**Task goal:** Search the data for the string "from" and extract every line where it appears.

**Source material:**

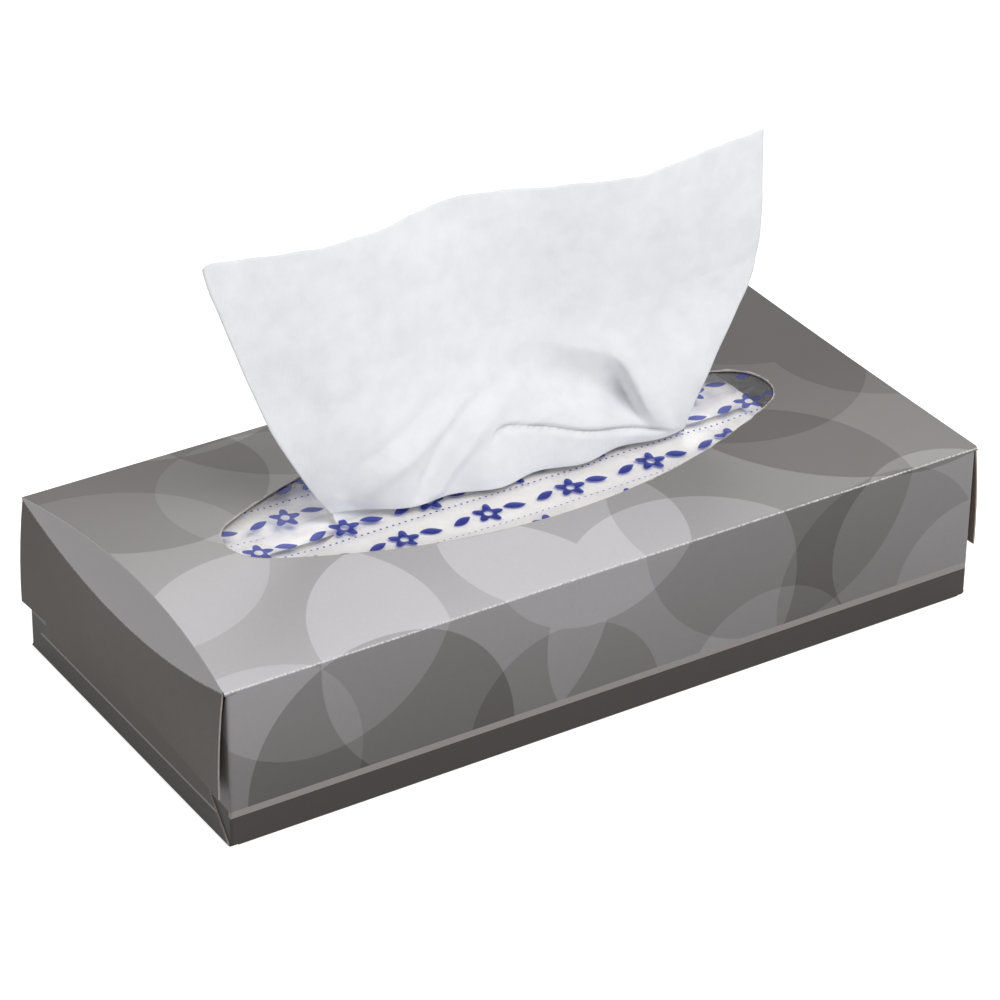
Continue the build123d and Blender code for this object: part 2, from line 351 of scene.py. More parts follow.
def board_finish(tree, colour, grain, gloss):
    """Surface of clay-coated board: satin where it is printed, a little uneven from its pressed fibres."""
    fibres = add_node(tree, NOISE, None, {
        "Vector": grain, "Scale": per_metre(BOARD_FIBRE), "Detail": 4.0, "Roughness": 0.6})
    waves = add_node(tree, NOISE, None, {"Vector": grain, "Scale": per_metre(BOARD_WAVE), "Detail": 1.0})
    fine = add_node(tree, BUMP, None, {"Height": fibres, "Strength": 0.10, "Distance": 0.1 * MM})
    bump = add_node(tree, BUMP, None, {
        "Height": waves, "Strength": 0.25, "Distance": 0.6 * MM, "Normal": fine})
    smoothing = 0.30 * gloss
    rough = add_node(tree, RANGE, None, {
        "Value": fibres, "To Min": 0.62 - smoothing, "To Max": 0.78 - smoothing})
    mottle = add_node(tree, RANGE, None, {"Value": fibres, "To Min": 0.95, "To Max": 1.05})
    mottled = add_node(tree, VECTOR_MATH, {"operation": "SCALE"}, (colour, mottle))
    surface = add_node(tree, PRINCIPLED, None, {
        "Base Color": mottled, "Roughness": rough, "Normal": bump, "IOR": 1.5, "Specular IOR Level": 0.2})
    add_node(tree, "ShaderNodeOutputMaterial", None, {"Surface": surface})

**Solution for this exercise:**
Continue the build123d and Blender code for this object: part 2, from line 351 of scene.py. More parts follow.
    """Surface of clay-coated board: satin where it is printed, a little uneven from its pressed fibres."""